DATA SHOWN ::
^^^^^^^^^^^^^^^^
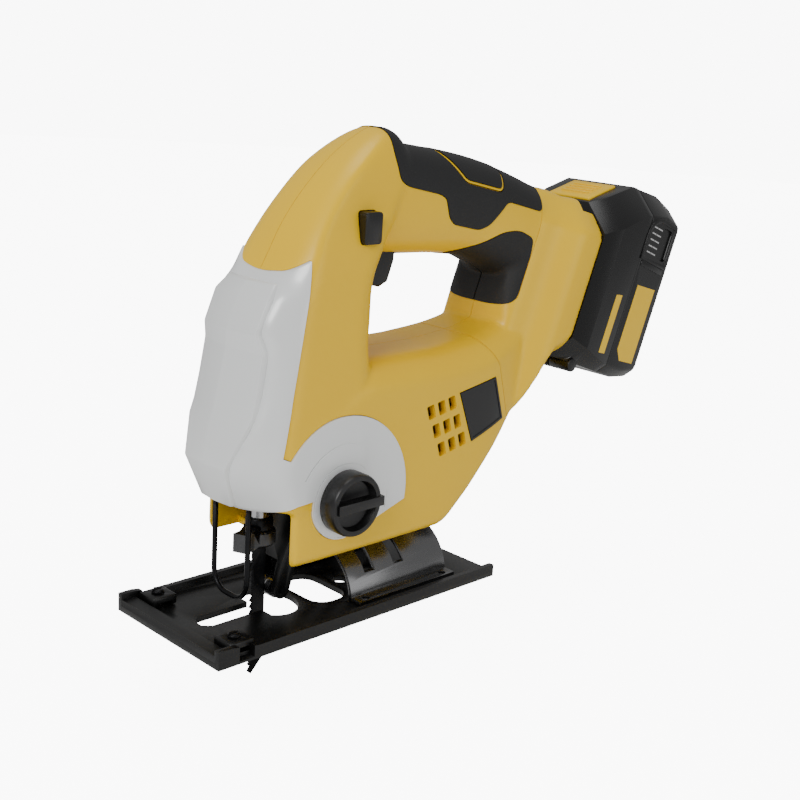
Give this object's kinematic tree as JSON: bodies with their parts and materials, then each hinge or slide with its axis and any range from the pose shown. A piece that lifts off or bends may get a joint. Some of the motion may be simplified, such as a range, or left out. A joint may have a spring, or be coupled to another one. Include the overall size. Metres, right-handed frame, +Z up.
{
  "type": "cordless jigsaw",
  "caption": "Cordless jigsaw with a D-handle, tilting shoe, orbital selector, blade clamp and a slide-on battery pack.",
  "frame": {"origin": "on the sole, on the middle line, 110.5 mm behind the shoe's front edge and under the bevel bracket", "axes": "+X from the blade end towards the battery, +Y to the tool's right, so the orbital knob is on the -Y side, +Z up out of the work"},
  "size_m": [0.3064, 0.0811, 0.2508],
  "materials": {
    "yellow_plastic": "satin moulded ABS with a fine grain",
    "silver_paint": "bright silver lacquer",
    "black_rubber": "soft overmould, matt",
    "black_plastic": "satin moulded nylon",
    "grey_plastic": "satin",
    "black_steel": "black coated steel",
    "bare_steel": "plated sheet and castings",
    "bright_steel": "ground",
    "bronze": "sintered bearing metal",
    "copper": "enamelled windings",
    "board_green": "circuit board",
    "cell_wrap": "shrink wrap"
  },
  "bodies": {
    "housing": {"housing_left": "yellow_plastic", "housing_right": "yellow_plastic", "rear_shell_left": "yellow_plastic", "rear_shell_right": "yellow_plastic", "nose_cover": "silver_paint", "grip_overmould_left": "black_rubber", "grip_overmould_right": "black_rubber", "grip_top_insert": "black_rubber", "rear_grip_left": "black_rubber", "rear_grip_right": "black_rubber", "plate_left": "black_plastic", "plate_right": "black_plastic", "housing_screw_1": "black_steel", "housing_screw_2": "black_steel", "housing_screw_3": "black_steel", "housing_screw_4": "black_steel", "housing_screw_5": "black_steel", "gear_frame": "bare_steel", "gear_axle": "bright_steel", "plunger_bush_lower": "bronze", "plunger_bush_upper": "bronze", "motor_can": "bare_steel", "motor_bearing_front": "bright_steel", "motor_bearing_rear": "bright_steel", "trigger_switch": "black_plastic", "control_board": "board_green", "terminal_block": "black_plastic", "chip_guard": "black_steel", "bevel_screw_1": "bright_steel", "bevel_screw_2": "bright_steel", "fork_pivot_pin": "bright_steel"},
    "armature": {"motor_shaft": "bright_steel", "rotor": "copper", "cooling_fan": "black_plastic", "pinion": "bright_steel"},
    "gear": {"drive_gear": "bare_steel", "eccentric_pin": "bright_steel"},
    "plunger": {"plunger": "bright_steel", "plunger_yoke": "bare_steel", "blade_clamp": "black_steel", "saw_blade": "black_steel"},
    "clamp_lever": {"clamp_ring": "black_steel"},
    "roller_bracket": {"roller_fork": "black_steel", "roller_pin": "black_steel"},
    "roller": {"guide_roller": "bright_steel"},
    "orbital_selector": {"orbital_knob": "black_plastic"},
    "trigger": {"trigger": "grey_plastic"},
    "lock": {"lock_button": "grey_plastic"},
    "base": {"shoe": "black_steel", "bevel_bracket": "bare_steel", "guide_clamp_left": "black_steel", "guide_clamp_right": "black_steel", "guide_screw_left": "black_steel", "guide_screw_right": "black_steel"},
    "battery": {"battery_front_shell": "black_plastic", "battery_rear_shell": "black_plastic", "cells_front_row": "cell_wrap", "cells_rear_row": "cell_wrap"},
    "release": {"battery_release": "yellow_plastic"}
  },
  "joints": [
    {"name": "gear_spin", "type": "hinge", "parent": "housing", "child": "gear", "pos_m": [-0.049, 0, 0.096], "axis": [1, 0, 0], "continuous": true},
    {"name": "armature_spin", "type": "hinge", "parent": "housing", "child": "armature", "pos_m": [-0.0005, 0, 0.07175], "axis": [1, 0, 0], "continuous": true},
    {"name": "plunger_stroke", "type": "slide", "parent": "housing", "child": "plunger", "axis": [0, 0, 1], "range_m": [0, 0.02]},
    {"name": "clamp_turn", "type": "hinge", "parent": "plunger", "child": "clamp_lever", "pos_m": [-0.061, 0, 0.034], "axis": [0, 0, -1], "range_deg": [0, 35], "stiffness_Nm_per_rad": 0.05, "springref_deg": -11.46},
    {"name": "bracket_rock", "type": "hinge", "parent": "housing", "child": "roller_bracket", "pos_m": [-0.0445, 0, 0.05], "axis": [0, -1, 0], "range_deg": [0, 3], "stiffness_Nm_per_rad": 0.5, "springref_deg": -5.73},
    {"name": "roller_spin", "type": "hinge", "parent": "roller_bracket", "child": "roller", "pos_m": [-0.0525, 0, 0.011], "axis": [0, 1, 0], "continuous": true},
    {"name": "orbital_turn", "type": "hinge", "parent": "housing", "child": "orbital_selector", "pos_m": [-0.04, -0.0336, 0.0595], "axis": [0, -1, 0], "range_deg": [0, 110]},
    {"name": "trigger_pull", "type": "slide", "parent": "housing", "child": "trigger", "axis": [-0.3499, 0, 0.9368], "range_m": [0, 0.005], "stiffness_N_per_m": 900, "springref_m": -0.003},
    {"name": "lock_push", "type": "slide", "parent": "housing", "child": "lock", "axis": [0, 1, 0], "range_m": [-0.003, 0.003]},
    {"name": "bevel_tilt", "type": "hinge", "parent": "housing", "child": "base", "pos_m": [0, 0, 0.002], "axis": [1, 0, 0], "range_deg": [-45, 45]},
    {"name": "battery_slide", "type": "slide", "parent": "housing", "child": "battery", "axis": [0.342, 0, 0.9397], "range_m": [0, 0.07]},
    {"name": "release_press", "type": "slide", "parent": "battery", "child": "release", "axis": [0.2587, 0, -0.966], "range_m": [0, 0.002], "stiffness_N_per_m": 1500, "springref_m": -0.002}
  ],
  "couplings": [
    {"joint": "armature_spin", "follows": "gear_spin", "ratio": -5}
  ]
}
^^^^^^^^^^^^^^^^
Your task is to print the whole listing again exactly.

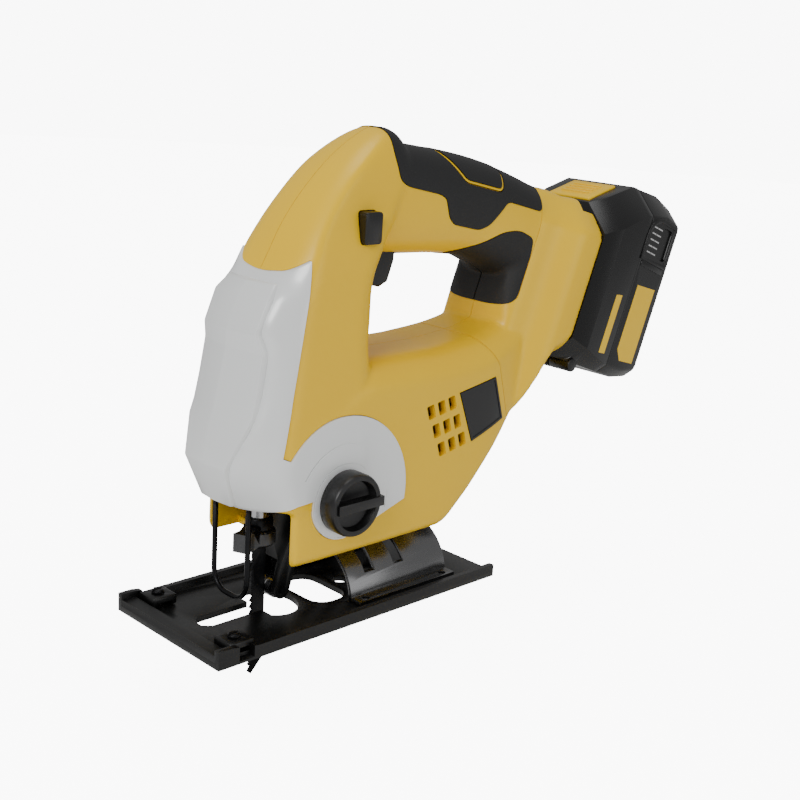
Give this object's kinematic tree as JSON: bodies with their parts and materials, then each hinge or slide with its axis and any range from the pose shown. A piece that lifts off or bends may get a joint. Some of the motion may be simplified, such as a range, or left out. A joint may have a spring, or be coupled to another one. Include the overall size. Metres, right-handed frame, +Z up.
{
  "type": "cordless jigsaw",
  "caption": "Cordless jigsaw with a D-handle, tilting shoe, orbital selector, blade clamp and a slide-on battery pack.",
  "frame": {"origin": "on the sole, on the middle line, 110.5 mm behind the shoe's front edge and under the bevel bracket", "axes": "+X from the blade end towards the battery, +Y to the tool's right, so the orbital knob is on the -Y side, +Z up out of the work"},
  "size_m": [0.3064, 0.0811, 0.2508],
  "materials": {
    "yellow_plastic": "satin moulded ABS with a fine grain",
    "silver_paint": "bright silver lacquer",
    "black_rubber": "soft overmould, matt",
    "black_plastic": "satin moulded nylon",
    "grey_plastic": "satin",
    "black_steel": "black coated steel",
    "bare_steel": "plated sheet and castings",
    "bright_steel": "ground",
    "bronze": "sintered bearing metal",
    "copper": "enamelled windings",
    "board_green": "circuit board",
    "cell_wrap": "shrink wrap"
  },
  "bodies": {
    "housing": {"housing_left": "yellow_plastic", "housing_right": "yellow_plastic", "rear_shell_left": "yellow_plastic", "rear_shell_right": "yellow_plastic", "nose_cover": "silver_paint", "grip_overmould_left": "black_rubber", "grip_overmould_right": "black_rubber", "grip_top_insert": "black_rubber", "rear_grip_left": "black_rubber", "rear_grip_right": "black_rubber", "plate_left": "black_plastic", "plate_right": "black_plastic", "housing_screw_1": "black_steel", "housing_screw_2": "black_steel", "housing_screw_3": "black_steel", "housing_screw_4": "black_steel", "housing_screw_5": "black_steel", "gear_frame": "bare_steel", "gear_axle": "bright_steel", "plunger_bush_lower": "bronze", "plunger_bush_upper": "bronze", "motor_can": "bare_steel", "motor_bearing_front": "bright_steel", "motor_bearing_rear": "bright_steel", "trigger_switch": "black_plastic", "control_board": "board_green", "terminal_block": "black_plastic", "chip_guard": "black_steel", "bevel_screw_1": "bright_steel", "bevel_screw_2": "bright_steel", "fork_pivot_pin": "bright_steel"},
    "armature": {"motor_shaft": "bright_steel", "rotor": "copper", "cooling_fan": "black_plastic", "pinion": "bright_steel"},
    "gear": {"drive_gear": "bare_steel", "eccentric_pin": "bright_steel"},
    "plunger": {"plunger": "bright_steel", "plunger_yoke": "bare_steel", "blade_clamp": "black_steel", "saw_blade": "black_steel"},
    "clamp_lever": {"clamp_ring": "black_steel"},
    "roller_bracket": {"roller_fork": "black_steel", "roller_pin": "black_steel"},
    "roller": {"guide_roller": "bright_steel"},
    "orbital_selector": {"orbital_knob": "black_plastic"},
    "trigger": {"trigger": "grey_plastic"},
    "lock": {"lock_button": "grey_plastic"},
    "base": {"shoe": "black_steel", "bevel_bracket": "bare_steel", "guide_clamp_left": "black_steel", "guide_clamp_right": "black_steel", "guide_screw_left": "black_steel", "guide_screw_right": "black_steel"},
    "battery": {"battery_front_shell": "black_plastic", "battery_rear_shell": "black_plastic", "cells_front_row": "cell_wrap", "cells_rear_row": "cell_wrap"},
    "release": {"battery_release": "yellow_plastic"}
  },
  "joints": [
    {"name": "gear_spin", "type": "hinge", "parent": "housing", "child": "gear", "pos_m": [-0.049, 0, 0.096], "axis": [1, 0, 0], "continuous": true},
    {"name": "armature_spin", "type": "hinge", "parent": "housing", "child": "armature", "pos_m": [-0.0005, 0, 0.07175], "axis": [1, 0, 0], "continuous": true},
    {"name": "plunger_stroke", "type": "slide", "parent": "housing", "child": "plunger", "axis": [0, 0, 1], "range_m": [0, 0.02]},
    {"name": "clamp_turn", "type": "hinge", "parent": "plunger", "child": "clamp_lever", "pos_m": [-0.061, 0, 0.034], "axis": [0, 0, -1], "range_deg": [0, 35], "stiffness_Nm_per_rad": 0.05, "springref_deg": -11.46},
    {"name": "bracket_rock", "type": "hinge", "parent": "housing", "child": "roller_bracket", "pos_m": [-0.0445, 0, 0.05], "axis": [0, -1, 0], "range_deg": [0, 3], "stiffness_Nm_per_rad": 0.5, "springref_deg": -5.73},
    {"name": "roller_spin", "type": "hinge", "parent": "roller_bracket", "child": "roller", "pos_m": [-0.0525, 0, 0.011], "axis": [0, 1, 0], "continuous": true},
    {"name": "orbital_turn", "type": "hinge", "parent": "housing", "child": "orbital_selector", "pos_m": [-0.04, -0.0336, 0.0595], "axis": [0, -1, 0], "range_deg": [0, 110]},
    {"name": "trigger_pull", "type": "slide", "parent": "housing", "child": "trigger", "axis": [-0.3499, 0, 0.9368], "range_m": [0, 0.005], "stiffness_N_per_m": 900, "springref_m": -0.003},
    {"name": "lock_push", "type": "slide", "parent": "housing", "child": "lock", "axis": [0, 1, 0], "range_m": [-0.003, 0.003]},
    {"name": "bevel_tilt", "type": "hinge", "parent": "housing", "child": "base", "pos_m": [0, 0, 0.002], "axis": [1, 0, 0], "range_deg": [-45, 45]},
    {"name": "battery_slide", "type": "slide", "parent": "housing", "child": "battery", "axis": [0.342, 0, 0.9397], "range_m": [0, 0.07]},
    {"name": "release_press", "type": "slide", "parent": "battery", "child": "release", "axis": [0.2587, 0, -0.966], "range_m": [0, 0.002], "stiffness_N_per_m": 1500, "springref_m": -0.002}
  ],
  "couplings": [
    {"joint": "armature_spin", "follows": "gear_spin", "ratio": -5}
  ]
}